Gratitude, then, is a spiritual practice—like compassion and resilience it is something we can consciously cultivate.  As our teacher Roshi Philip Kapleau used to say, gratitude is the most refined of all our emotions. Many great thinkers, ancient and modern, agree with him.

“Gratitude,” Cicero said, “is not only the greatest of virtues, but the parent of all the others.” According to Aesop, gratitude is “the sign of noble souls.” Certainly gratitude has an intimate connection with reverence and awe. As G.K. Chesterton put it,  “I would maintain that thanks are the highest form of thought, and that gratitude is happiness doubled by wonder.”

And yet in our world now, after centuries of guilt-evoking religious teachings and practices, and many decades of aggressive advertising, the grateful heart and capacity for wonder are being overcome by the powerful belief that has wormed itself deep into most of us: that we are separate and can never have, or be, enough, that we always need and want more—more stuff, more fame and wealth and power, more attractiveness, more love.  Along with this pervasive sense of lack comes the bitter sense that we’re giving too much, being asked to do more than our fair share.

This is the restless mind of weighing and measuring and comparing. When this calculative way of thinking takes over, it cuts us off from our own generous and grateful heart. No wonder some of our Zen ancestors called it the “thieving mind:” it robs us of our inborn joy, our sense of aliveness and intimacy, and easily leads to the cynicism, despair, and dystopianism that now seem so widespread. Under its influence people easily succumb to dark conspiracy theories. Certainly in our country now, millions of people feel isolated and afraid, and are blind to the miraculous, interdependent nature of their own life and all existence.

Our dharma practice is one true antidote to this tragic sense of lack and separation. Daily zazen gives us a way to keep from shrink-wrapping ourselves in negative, judgmental thoughts and delusions. It  opens us to this living, breathing moment, and to the wonder of simply being alive on this planet, right here, right now. We become, as someone once said, “connoisseurs of the commonplace.”

Zen rituals give us ways to express gratitude on a daily basis, and  through various ceremonies throughout the year. Placing the hands palm to palm in gassho, bowing, making prostrations with one’s whole being—these are nearly universal expressions of gratitude and mutual respect, embodied ways of affirming our interdependence.

In our chanting of Buddhist texts, we return the “merit power”—the positive energy generated by this practice—to buddhas and dharma ancestors, out of gratitude for their exertions and guidance, as well as to beings in great need.

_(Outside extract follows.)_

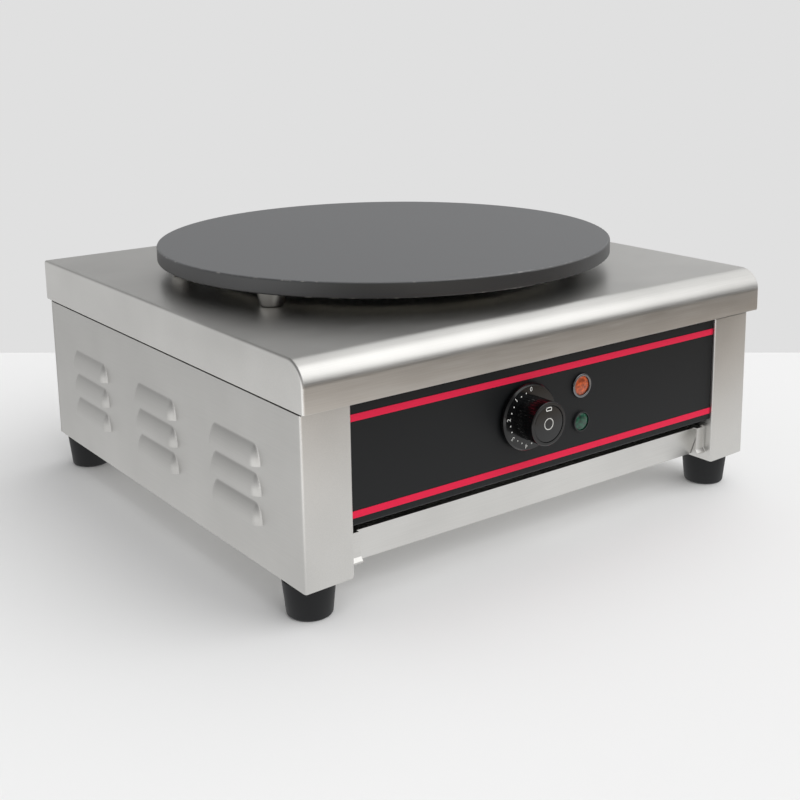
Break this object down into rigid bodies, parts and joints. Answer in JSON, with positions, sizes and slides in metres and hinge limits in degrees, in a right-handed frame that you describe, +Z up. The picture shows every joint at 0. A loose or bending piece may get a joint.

Our meal chants begin with “This food is a gift of the whole universe and the labor of countless beings . . .” Offerings of candles, incense, flowers and fresh water at an altar are all concrete ways to give thanks and to affirm our own Bodhi heart-mind.

Being Grateful in Hard Times

Over the years, in his annual talk before Thanksgiving, Roshi Kapleau never failed to mention the value of cultivating gratitude, not only for our obvious blessings—for times when things go well—but also (much more difficult!) for the hard times, the pain and problems in our lives. 

For isn’t it usually our suffering that brings forth the deepest questioning and transformation, and that drives people into the arms of practice?  Our own pain and the suffering of others can give birth to the deepest compassion, empathy, and inner strength, if we allow ourselves to open to it while rooted in our depths.  

Now, with the global rise of authoritarian governments, and the death, destruction, and unimaginable misery in so many places on this planet, it’s easy to fall prey to feelings of outrage and hopelessness, and to simply cut off.

But especially at this time—whether the world is teetering on the edge or already in free fall—how can we afford to shrink back into the dark cramped cave of self-isolation? Whatever the circumstances, we who’ve taken up the path of the bodhisattva are clearly called upon to free ourselves from the fear and worry and resentment that harden our hearts, darken our minds, and wall us off from the ocean of gratitude within us.

Our daily zazen practice warms and melts down our pride and resentment and fears. Like the sun shining on a lump of hard beeswax, it returns us to a softer, more fluid condition. As we open to our essential unity with everything & everyone, the need to express gratitude—to say Thank You with our whole being—grows within us.

So many accounts of enlightenment experiences includethe sudden arising of “tears of gratitude and joy”—not for anything we can name, but simply to be alive, simply to be! As the German poet Rainer Maria Rilke exclaimed, “Behold, I’m alive! . . .a surplus of existence wells up in my heart.”

*       *      *

Especially now, after the hurricane that devastated this beautiful region weeks ago, and the unsettling changes both in climate and our political landscape, many people understandably may feel hard-pressed to stay in touch with a thankful heart. But as some anonymous person once said, “If you can’t be thankful for what you receive, try to be thankful for what you escape.”

Here at our center in the mountains of western North Carolina, we are acutely aware of our good fortune in getting through the storm relatively unscathed, with free access now to clean water and electricity. We give deep heartfelt thanks for sangha and all the support we’ve received from so many to help out at a difficult time. Most of all we are profoundly thankful for the chance to continue our dharma work with others, near and far.    

And for This—beyond name and form—that so generously breathes us, freely keeping us alive moment by moment, giving us the chance each moment to begin anew!  As the Sufi master Rumi exclaimed, “For sixty years I have been forgetful every minute, but never for a moment has this flowing toward me stopped or slowed.”

What better way to show our gratitude than to bring This into the light of our conscious awareness through this practice, to realize it—make it real—in our own heart-mind and for the sake of all?